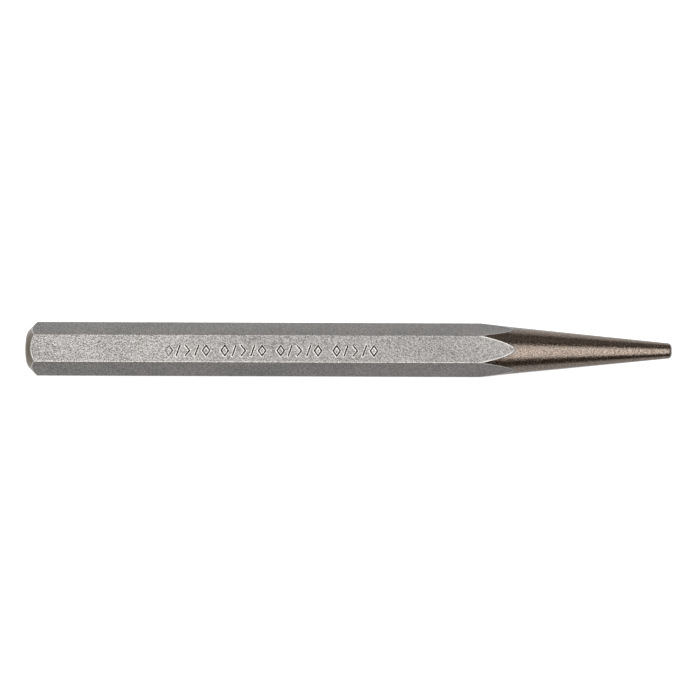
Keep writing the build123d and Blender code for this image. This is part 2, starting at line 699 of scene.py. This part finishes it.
def taperWearAndHighlight(tree, place):
    # the same at the taper, partly wear and partly painted highlight, as wide all along the curved
    # end of a flat until it nears the middle
    share = calc(tree, 'SUBTRACT', place["x"], bar["taperStart"] / mm)
    share = calc(tree, 'MULTIPLY', share, mm / bar["shoulderLength"])
    left = calc(tree, 'SUBTRACT', 1.0, share, clamp=True)
    fullness = calc(tree, 'MULTIPLY', calc(tree, 'MULTIPLY', left, left), bar["shoulder"] / mm)
    fuller = dict(place, radius=calc(tree, 'SUBTRACT', place["radius"], fullness))
    gap = coneGap(tree, fuller, bar["noseStart"] / mm, bar["noseRadius"] / mm, -bar["taperSlope"])
    square = calc(tree, 'MULTIPLY', place["radius"], place["radius"])
    square = calc(tree, 'SUBTRACT', square, (bar["flatDistance"] / mm) ** 2)
    fromMiddle = calc(tree, 'SQRT', calc(tree, 'MAXIMUM', square, 0.01))  # never zero
    inward = calc(tree, 'DIVIDE', calc(tree, 'MULTIPLY', gap, place["radius"]), fromMiddle)
    line = blendBetween(tree, inward, *wornAndHighlit["scallop"])
    onFlat = calc(tree, 'SUBTRACT', 1.0, blendBetween(tree, place["lean"], *wornAndHighlit["turnedLean"]))
    return calc(tree, 'MULTIPLY', line, calc(tree, 'MULTIPLY', nearTaper(tree, place), onFlat))


def flatGap(tree, place):
    # how far a place lies under the nearest of the six flats
    half = calc(tree, 'MULTIPLY', place["z"], cos(pi / 3))
    side = calc(tree, 'MULTIPLY', place["y"], sin(pi / 3))
    heights = [
        calc(tree, 'ABSOLUTE', place["z"]),
        calc(tree, 'ABSOLUTE', calc(tree, 'ADD', half, side)),
        calc(tree, 'ABSOLUTE', calc(tree, 'SUBTRACT', half, side)),
    ]
    highest = calc(tree, 'MAXIMUM', calc(tree, 'MAXIMUM', heights[0], heights[1]), heights[2])
    return calc(tree, 'SUBTRACT', bar["flatDistance"] / mm, highest)


def withinRow(tree, place):
    # 1 on the patch of the upper flat that holds the stamped row
    lowX, highX, lowY, highY = rowOutline()
    inside = calc(tree, 'GREATER_THAN', place["z"], 0)
    for key, low, high in (("x", lowX, highX), ("y", lowY, highY)):
        fromMiddle = calc(tree, 'SUBTRACT', place[key], (low + high) / 2 / mm)
        near = calc(tree, 'LESS_THAN', calc(tree, 'ABSOLUTE', fromMiddle), (high - low) / 2 / mm)
        inside = calc(tree, 'MULTIPLY', inside, near)
    return inside


def newMaterial(name):
    material = bpy.data.materials.new(name)
    material.use_nodes = True
    tree = material.node_tree
    shader = tree.nodes["Principled BSDF"]
    shader.inputs["Metallic"].default_value = 1.0
    return material, tree, shader


def useLayer(tree, shader, layer):
    tree.links.new(layer["color"], shader.inputs["Base Color"])
    tree.links.new(layer["roughness"], shader.inputs["Roughness"])
    bump = addNode(
        tree, "ShaderNodeBump", {"Height": layer["height"], "Strength": 1.0, "Distance": mm},
    )
    tree.links.new(bump.outputs[0], shader.inputs["Normal"])
    return bump


def blastedSteel():
    material, tree, shader = newMaterial("blastedSteel")
    place = placeOnBar(tree)
    flats = blastedLayer(tree, place)
    flats = paintWornAndHighlit(tree, ridgeWearAndHighlight(tree, place), flats)
    flatEnds = calc(tree, 'MAXIMUM', taperWearAndHighlight(tree, place), chamferWearAndHighlight(tree, place))
    flats = paintWornAndHighlit(tree, flatEnds, flats)

    # lighter raised lips, and painted shade darkening the sunk stamped strokes
    depth = calc(tree, 'SUBTRACT', bar["flatDistance"] / mm, place["z"])
    raised = blendBetween(tree, depth, -pressed["lip"][0], -pressed["lip"][1])
    flats = paintWornAndHighlit(tree, raised, flats)
    sunkShade = blendBetween(tree, depth, *pressed["depth"])
    stroke = calc(tree, 'MULTIPLY', sunkShade, withinRow(tree, place))
    flats["color"] = mixColors(tree, stroke, flats["color"], pressed["color"])
    flats["roughness"] = mixValues(tree, stroke, flats["roughness"], pressed["roughness"])

    # surfaces that the lathe made: brown oxide on the cone, bare rings on the head;
    # the blasting of each flat bleeds a little over the end of its edge
    leaning = blendBetween(tree, place["lean"], *wornAndHighlit["turnedLean"])
    underFlat = flatGap(tree, place)
    onCone = calc(tree, 'MULTIPLY', leaning, nearTaper(tree, place))
    onCone = calc(tree, 'MULTIPLY', onCone, blendBetween(tree, underFlat, *wornAndHighlit["bleed"]))
    onHead = calc(tree, 'MULTIPLY', leaning, nearHead(tree, place))
    layer = layOver(tree, onCone, flats, oxideLayer(tree, place))
    # the chamfer's edge on the turned side is lighter too: partly wear and partly painted
    # highlight
    edge = blendBetween(tree, underFlat, *wornAndHighlit["chamferEdge"])
    layer = layOver(tree, onHead, layer, paintWornAndHighlit(tree, edge, turnedLayer(tree, place)))
    bump = useLayer(tree, shader, layer)
    tree.links.new(mixValues(tree, onCone, 1.0, oxide["edgeTint"]), shader.inputs["Specular Tint"])
    tree.links.new(mixValues(tree, onCone, 0.0, oxide["coat"]), shader.inputs["Coat Weight"])
    shader.inputs["Coat Roughness"].default_value = oxide["coatRoughness"]

    # the chamfer's edge is rubbed round
    rounded = addNode(tree, "ShaderNodeBevel", {"Radius": wornAndHighlit["chamferRound"] * mm}, samples=8)
    sharp = addNode(tree, "ShaderNodeNewGeometry").outputs["Normal"]
    normal = mixColors(tree, nearHead(tree, place), sharp, rounded.outputs[0])
    tree.links.new(normal, bump.inputs["Normal"])
    return material


def oxideSteel():
    material, tree, shader = newMaterial("oxideSteel")
    place = placeOnBar(tree)
    shader.inputs["Specular Tint"].default_value = (*[oxide["edgeTint"]] * 3, 1)
    shader.inputs["Coat Weight"].default_value = oxide["coat"]
    shader.inputs["Coat Roughness"].default_value = oxide["coatRoughness"]
    toEnd = calc(tree, 'SUBTRACT', bar["tipEnd"] / mm, place["x"])
    rubbed = blendBetween(tree, toEnd, *wornAndHighlit["tipEdge"])
    useLayer(tree, shader, paintWornAndHighlit(tree, rubbed, oxideLayer(tree, place)))
    return material


steelFinish = blastedSteel()
oxideFinish = oxideSteel()
for piece, finish, node, slot in (
    (struckHead, steelFinish, "struck_head", "blasted_steel"),
    (hexShank, steelFinish, "hex_shank", "blasted_steel"),
    (taperedNose, oxideFinish, "tapered_nose", "oxide_steel"),
    (workingTip, oxideFinish, "working_tip", "oxide_steel"),
):
    piece.data.materials.clear()
    piece.data.materials.append(finish)
    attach(piece, "root")
    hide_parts(node)
print("finishes ready")

# studio
studio = {
    "floorSize": 12.0,
    "floorGlow": 0.7,
    "paintedPoolGlow": (-0.05, 0.5),
    "nearReach": (35 * mm, 8 * mm),
    "nearLength": (105 * mm, 70 * mm),
    "sideBlend": 6 * mm,
    "floorColor": (0.3, 0.3, 0.3),
    "floorRoughness": 0.9,
    "boxPlace": (0.0, -0.2, 1.2),
    "boxSize": (1.7, 1.58),
    "boxPower": 27.0,
    "leftPlace": (-0.6, -0.3, 1.15),
    "leftSize": (0.7, 0.9),
    "leftPower": 10.0,
    "fillPlace": (0.0, 0.6, 0.35),
    "fillSize": (1.2, 0.4),
    "fillPower": 0.4,
    "endPlace": (0.7, 0.0, 0.3),
    "endSize": (0.5, 0.4),
    "endPower": 0.5,
    "roomColor": (1.0, 0.76, 0.55),
    "roomGlow": 0.11,
}


def makeFloor():
    deselectAll()
    bpy.ops.mesh.primitive_plane_add(size=studio["floorSize"], location=(0, 0, 0))
    floor = bpy.context.object
    floor.name = "studioFloor"
    material = bpy.data.materials.new("paleFloor")
    material.use_nodes = True
    shader = material.node_tree.nodes["Principled BSDF"]
    shader.inputs["Base Color"].default_value = (*studio["floorColor"], 1)
    shader.inputs["Roughness"].default_value = studio["floorRoughness"]
    shader.inputs["Specular IOR Level"].default_value = 0.0
    shader.inputs["Emission Color"].default_value = (1, 1, 1, 1)
    # the light table glows evenly, with a painted pool of light beside the tool: more on its far
    # side only, a trace less on its near side, to wash out the tool's shadow and make the upper
    # flat reflect more light
    tree = material.node_tree
    source = addNode(tree, "ShaderNodeTexCoord")
    split = addNode(tree, "ShaderNodeSeparateXYZ", {0: source.outputs["Object"]})
    across = split.outputs["Y"]
    near = blendBetween(tree, calc(tree, 'ABSOLUTE', across), *studio["nearReach"])
    beside = blendBetween(tree, calc(tree, 'ABSOLUTE', split.outputs["X"]), *studio["nearLength"])
    near = calc(tree, 'MULTIPLY', near, beside)
    farSide = blendBetween(tree, across, -studio["sideBlend"], studio["sideBlend"])
    paintedPoolLift = mixValues(tree, farSide, *studio["paintedPoolGlow"])
    glow = calc(tree, 'ADD', calc(tree, 'MULTIPLY', near, paintedPoolLift), studio["floorGlow"])
    tree.links.new(glow, shader.inputs["Emission Strength"])
    floor.data.materials.append(material)


def addSoftbox(name, place, size, power):
    light = bpy.data.lights.new(name, 'AREA')
    light.shape = 'RECTANGLE'
    light.size, light.size_y = size
    light.energy = power
    lamp = bpy.data.objects.new(name, light)
    bpy.context.collection.objects.link(lamp)
    lamp.location = place
    lamp.rotation_euler = (-lamp.location).to_track_quat('-Z', 'Y').to_euler()


def makeRoom():
    world = bpy.data.worlds.new("studioRoom")
    bpy.context.scene.world = world
    world.use_nodes = True
    background = world.node_tree.nodes["Background"]
    background.inputs["Color"].default_value = (*studio["roomColor"], 1)
    background.inputs["Strength"].default_value = studio["roomGlow"]


makeFloor()
addSoftbox("overheadSoftbox", studio["boxPlace"], studio["boxSize"], studio["boxPower"])
addSoftbox("leftSoftbox", studio["leftPlace"], studio["leftSize"], studio["leftPower"])
addSoftbox("fillCard", studio["fillPlace"], studio["fillSize"], studio["fillPower"])
addSoftbox("endCard", studio["endPlace"], studio["endSize"], studio["endPower"])
makeRoom()

view = {
    "distance": 0.52,
    "elevation": 88.1,
    "width": 165.44 * mm,
    "roll": 0.2045,
    "aim": (0.361 * mm, -0.06 * mm),
    "sensor": 36.0,
}


def makeCamera():
    camera = bpy.data.cameras.new("punchCamera")
    camera.sensor_width = view["sensor"]
    camera.lens = view["sensor"] * view["distance"] / view["width"]
    holder = bpy.data.objects.new("punchCamera", camera)
    bpy.context.collection.objects.link(holder)
    lean = radians(90 - view["elevation"])
    holder.location = (
        view["aim"][0],
        view["aim"][1] - view["distance"] * sin(lean),
        bar["axisHeight"] + view["distance"] * cos(lean),
    )
    holder.rotation_euler = (lean, 0, radians(view["roll"]))
    bpy.context.scene.camera = holder


makeCamera()
bpy.context.scene.view_settings.view_transform = 'Standard'
print("studio ready")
....
» **Problem details**
The lines from the top of the data above down to the line containing "nearTaper(tree, place), onFlat))" are to be copied exactly; no other line should appear.

» **Worked answer**
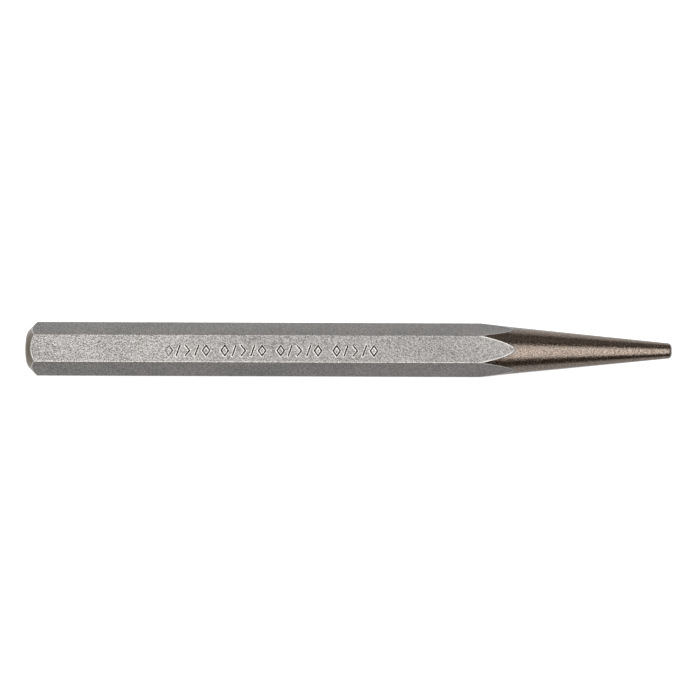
Keep writing the build123d and Blender code for this image. This is part 2, starting at line 699 of scene.py. This part finishes it.
def taperWearAndHighlight(tree, place):
    # the same at the taper, partly wear and partly painted highlight, as wide all along the curved
    # end of a flat until it nears the middle
    share = calc(tree, 'SUBTRACT', place["x"], bar["taperStart"] / mm)
    share = calc(tree, 'MULTIPLY', share, mm / bar["shoulderLength"])
    left = calc(tree, 'SUBTRACT', 1.0, share, clamp=True)
    fullness = calc(tree, 'MULTIPLY', calc(tree, 'MULTIPLY', left, left), bar["shoulder"] / mm)
    fuller = dict(place, radius=calc(tree, 'SUBTRACT', place["radius"], fullness))
    gap = coneGap(tree, fuller, bar["noseStart"] / mm, bar["noseRadius"] / mm, -bar["taperSlope"])
    square = calc(tree, 'MULTIPLY', place["radius"], place["radius"])
    square = calc(tree, 'SUBTRACT', square, (bar["flatDistance"] / mm) ** 2)
    fromMiddle = calc(tree, 'SQRT', calc(tree, 'MAXIMUM', square, 0.01))  # never zero
    inward = calc(tree, 'DIVIDE', calc(tree, 'MULTIPLY', gap, place["radius"]), fromMiddle)
    line = blendBetween(tree, inward, *wornAndHighlit["scallop"])
    onFlat = calc(tree, 'SUBTRACT', 1.0, blendBetween(tree, place["lean"], *wornAndHighlit["turnedLean"]))
    return calc(tree, 'MULTIPLY', line, calc(tree, 'MULTIPLY', nearTaper(tree, place), onFlat))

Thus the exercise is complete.